** BEGIN PROVIDED DATA **

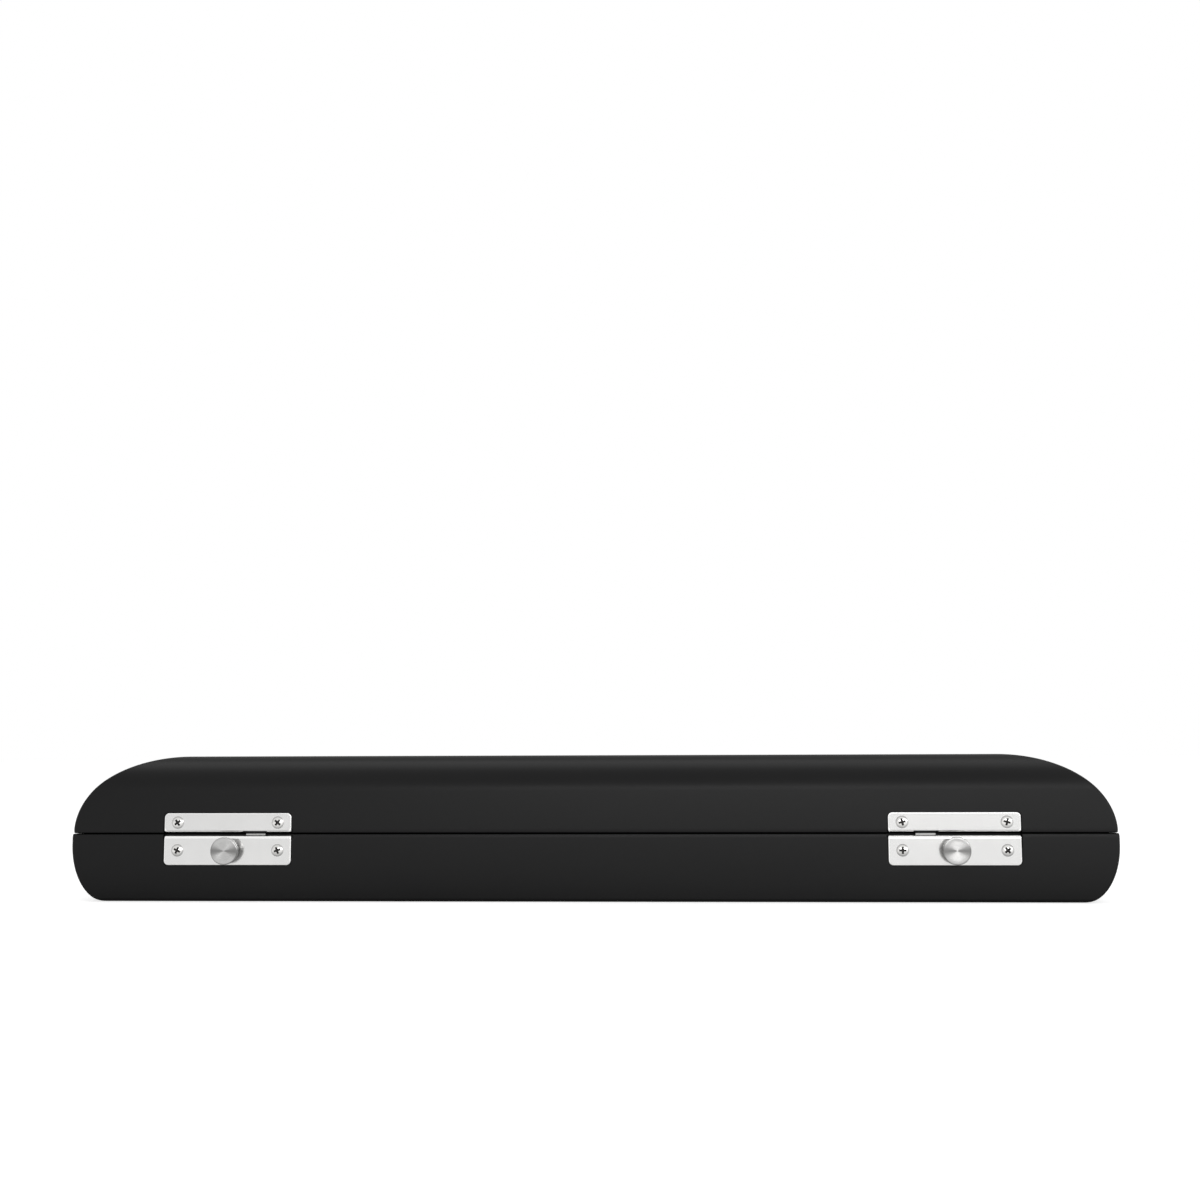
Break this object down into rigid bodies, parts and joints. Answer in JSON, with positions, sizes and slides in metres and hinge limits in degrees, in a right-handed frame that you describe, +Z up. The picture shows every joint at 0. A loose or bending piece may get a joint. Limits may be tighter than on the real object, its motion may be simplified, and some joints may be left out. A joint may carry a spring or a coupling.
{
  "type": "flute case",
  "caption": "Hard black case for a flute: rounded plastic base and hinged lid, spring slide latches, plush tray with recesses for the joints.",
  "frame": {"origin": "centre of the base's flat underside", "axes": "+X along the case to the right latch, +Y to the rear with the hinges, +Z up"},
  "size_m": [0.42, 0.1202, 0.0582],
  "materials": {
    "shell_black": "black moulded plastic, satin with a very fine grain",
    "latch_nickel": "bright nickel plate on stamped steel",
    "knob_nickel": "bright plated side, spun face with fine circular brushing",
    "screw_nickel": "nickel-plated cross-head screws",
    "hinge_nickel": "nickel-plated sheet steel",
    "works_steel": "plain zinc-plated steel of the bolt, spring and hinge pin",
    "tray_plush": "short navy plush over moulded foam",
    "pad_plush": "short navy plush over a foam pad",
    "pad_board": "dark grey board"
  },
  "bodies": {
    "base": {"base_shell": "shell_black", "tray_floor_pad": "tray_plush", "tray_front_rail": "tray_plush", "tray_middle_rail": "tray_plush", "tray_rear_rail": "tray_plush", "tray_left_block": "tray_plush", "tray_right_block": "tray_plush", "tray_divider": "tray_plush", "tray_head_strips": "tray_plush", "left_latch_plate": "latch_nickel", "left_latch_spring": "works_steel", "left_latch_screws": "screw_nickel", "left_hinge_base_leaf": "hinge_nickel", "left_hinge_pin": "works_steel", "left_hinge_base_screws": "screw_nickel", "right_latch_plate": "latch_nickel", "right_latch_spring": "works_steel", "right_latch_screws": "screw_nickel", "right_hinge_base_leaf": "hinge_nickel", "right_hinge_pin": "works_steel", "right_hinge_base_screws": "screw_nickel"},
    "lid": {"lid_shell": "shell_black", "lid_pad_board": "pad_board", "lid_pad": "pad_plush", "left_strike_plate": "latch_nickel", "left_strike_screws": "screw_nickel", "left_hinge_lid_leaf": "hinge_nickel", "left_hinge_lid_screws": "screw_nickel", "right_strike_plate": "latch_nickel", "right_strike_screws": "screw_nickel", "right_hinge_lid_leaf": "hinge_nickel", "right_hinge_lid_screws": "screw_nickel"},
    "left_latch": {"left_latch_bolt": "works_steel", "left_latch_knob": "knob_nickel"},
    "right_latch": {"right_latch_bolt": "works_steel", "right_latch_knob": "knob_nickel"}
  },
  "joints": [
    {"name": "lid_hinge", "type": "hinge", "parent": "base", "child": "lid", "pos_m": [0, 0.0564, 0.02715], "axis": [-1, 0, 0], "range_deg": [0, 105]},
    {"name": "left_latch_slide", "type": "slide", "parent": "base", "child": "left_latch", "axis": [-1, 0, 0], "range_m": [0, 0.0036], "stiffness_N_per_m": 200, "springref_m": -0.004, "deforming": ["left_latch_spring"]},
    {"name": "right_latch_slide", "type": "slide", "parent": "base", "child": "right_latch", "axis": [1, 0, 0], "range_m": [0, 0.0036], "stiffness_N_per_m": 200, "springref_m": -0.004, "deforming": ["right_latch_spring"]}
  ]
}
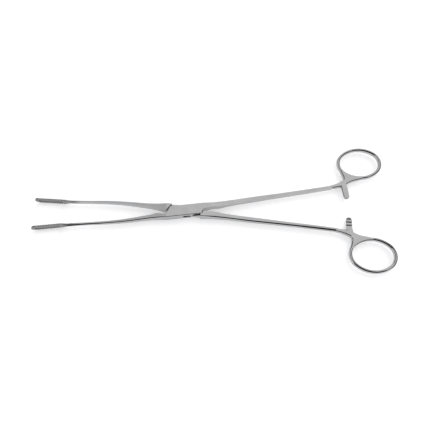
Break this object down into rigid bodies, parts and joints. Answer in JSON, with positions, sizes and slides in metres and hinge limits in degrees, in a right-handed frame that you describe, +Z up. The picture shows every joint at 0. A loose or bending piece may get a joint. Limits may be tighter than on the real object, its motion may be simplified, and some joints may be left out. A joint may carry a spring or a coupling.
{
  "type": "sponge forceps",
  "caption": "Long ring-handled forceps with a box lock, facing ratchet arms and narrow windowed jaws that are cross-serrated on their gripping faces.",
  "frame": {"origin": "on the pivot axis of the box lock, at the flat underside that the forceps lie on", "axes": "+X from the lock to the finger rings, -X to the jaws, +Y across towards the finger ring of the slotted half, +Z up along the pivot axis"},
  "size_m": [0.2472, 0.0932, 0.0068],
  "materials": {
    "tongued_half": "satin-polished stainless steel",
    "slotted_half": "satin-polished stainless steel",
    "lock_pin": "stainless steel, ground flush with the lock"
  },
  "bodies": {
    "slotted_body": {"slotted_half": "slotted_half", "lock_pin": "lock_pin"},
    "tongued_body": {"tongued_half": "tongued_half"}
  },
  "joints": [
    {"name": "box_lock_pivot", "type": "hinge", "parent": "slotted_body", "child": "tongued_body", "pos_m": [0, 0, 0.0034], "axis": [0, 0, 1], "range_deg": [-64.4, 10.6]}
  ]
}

** END PROVIDED DATA **

TASK GOAL:
Each line of the material must be restated exactly.

CORRECT ANSWER:
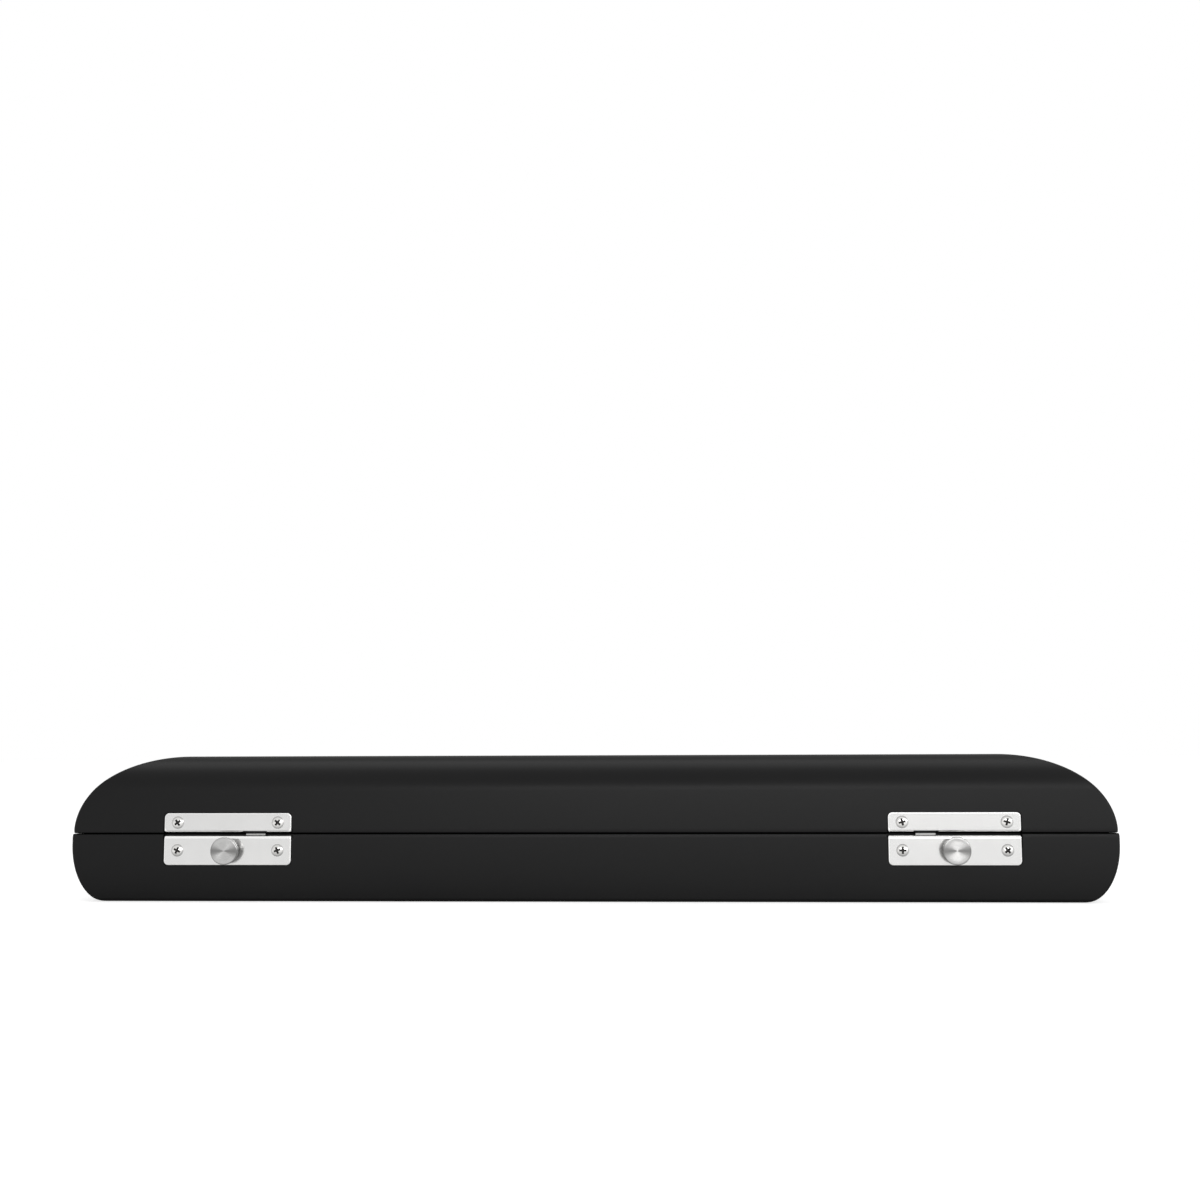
Break this object down into rigid bodies, parts and joints. Answer in JSON, with positions, sizes and slides in metres and hinge limits in degrees, in a right-handed frame that you describe, +Z up. The picture shows every joint at 0. A loose or bending piece may get a joint. Limits may be tighter than on the real object, its motion may be simplified, and some joints may be left out. A joint may carry a spring or a coupling.
{
  "type": "flute case",
  "caption": "Hard black case for a flute: rounded plastic base and hinged lid, spring slide latches, plush tray with recesses for the joints.",
  "frame": {"origin": "centre of the base's flat underside", "axes": "+X along the case to the right latch, +Y to the rear with the hinges, +Z up"},
  "size_m": [0.42, 0.1202, 0.0582],
  "materials": {
    "shell_black": "black moulded plastic, satin with a very fine grain",
    "latch_nickel": "bright nickel plate on stamped steel",
    "knob_nickel": "bright plated side, spun face with fine circular brushing",
    "screw_nickel": "nickel-plated cross-head screws",
    "hinge_nickel": "nickel-plated sheet steel",
    "works_steel": "plain zinc-plated steel of the bolt, spring and hinge pin",
    "tray_plush": "short navy plush over moulded foam",
    "pad_plush": "short navy plush over a foam pad",
    "pad_board": "dark grey board"
  },
  "bodies": {
    "base": {"base_shell": "shell_black", "tray_floor_pad": "tray_plush", "tray_front_rail": "tray_plush", "tray_middle_rail": "tray_plush", "tray_rear_rail": "tray_plush", "tray_left_block": "tray_plush", "tray_right_block": "tray_plush", "tray_divider": "tray_plush", "tray_head_strips": "tray_plush", "left_latch_plate": "latch_nickel", "left_latch_spring": "works_steel", "left_latch_screws": "screw_nickel", "left_hinge_base_leaf": "hinge_nickel", "left_hinge_pin": "works_steel", "left_hinge_base_screws": "screw_nickel", "right_latch_plate": "latch_nickel", "right_latch_spring": "works_steel", "right_latch_screws": "screw_nickel", "right_hinge_base_leaf": "hinge_nickel", "right_hinge_pin": "works_steel", "right_hinge_base_screws": "screw_nickel"},
    "lid": {"lid_shell": "shell_black", "lid_pad_board": "pad_board", "lid_pad": "pad_plush", "left_strike_plate": "latch_nickel", "left_strike_screws": "screw_nickel", "left_hinge_lid_leaf": "hinge_nickel", "left_hinge_lid_screws": "screw_nickel", "right_strike_plate": "latch_nickel", "right_strike_screws": "screw_nickel", "right_hinge_lid_leaf": "hinge_nickel", "right_hinge_lid_screws": "screw_nickel"},
    "left_latch": {"left_latch_bolt": "works_steel", "left_latch_knob": "knob_nickel"},
    "right_latch": {"right_latch_bolt": "works_steel", "right_latch_knob": "knob_nickel"}
  },
  "joints": [
    {"name": "lid_hinge", "type": "hinge", "parent": "base", "child": "lid", "pos_m": [0, 0.0564, 0.02715], "axis": [-1, 0, 0], "range_deg": [0, 105]},
    {"name": "left_latch_slide", "type": "slide", "parent": "base", "child": "left_latch", "axis": [-1, 0, 0], "range_m": [0, 0.0036], "stiffness_N_per_m": 200, "springref_m": -0.004, "deforming": ["left_latch_spring"]},
    {"name": "right_latch_slide", "type": "slide", "parent": "base", "child": "right_latch", "axis": [1, 0, 0], "range_m": [0, 0.0036], "stiffness_N_per_m": 200, "springref_m": -0.004, "deforming": ["right_latch_spring"]}
  ]
}
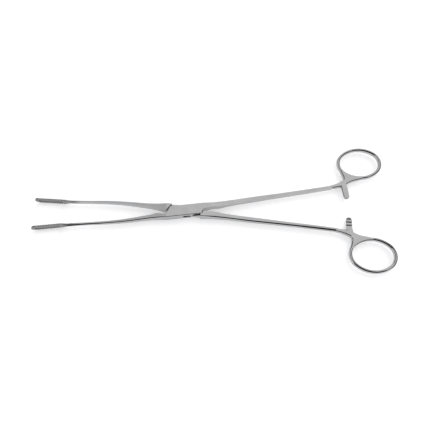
Break this object down into rigid bodies, parts and joints. Answer in JSON, with positions, sizes and slides in metres and hinge limits in degrees, in a right-handed frame that you describe, +Z up. The picture shows every joint at 0. A loose or bending piece may get a joint. Limits may be tighter than on the real object, its motion may be simplified, and some joints may be left out. A joint may carry a spring or a coupling.
{
  "type": "sponge forceps",
  "caption": "Long ring-handled forceps with a box lock, facing ratchet arms and narrow windowed jaws that are cross-serrated on their gripping faces.",
  "frame": {"origin": "on the pivot axis of the box lock, at the flat underside that the forceps lie on", "axes": "+X from the lock to the finger rings, -X to the jaws, +Y across towards the finger ring of the slotted half, +Z up along the pivot axis"},
  "size_m": [0.2472, 0.0932, 0.0068],
  "materials": {
    "tongued_half": "satin-polished stainless steel",
    "slotted_half": "satin-polished stainless steel",
    "lock_pin": "stainless steel, ground flush with the lock"
  },
  "bodies": {
    "slotted_body": {"slotted_half": "slotted_half", "lock_pin": "lock_pin"},
    "tongued_body": {"tongued_half": "tongued_half"}
  },
  "joints": [
    {"name": "box_lock_pivot", "type": "hinge", "parent": "slotted_body", "child": "tongued_body", "pos_m": [0, 0, 0.0034], "axis": [0, 0, 1], "range_deg": [-64.4, 10.6]}
  ]
}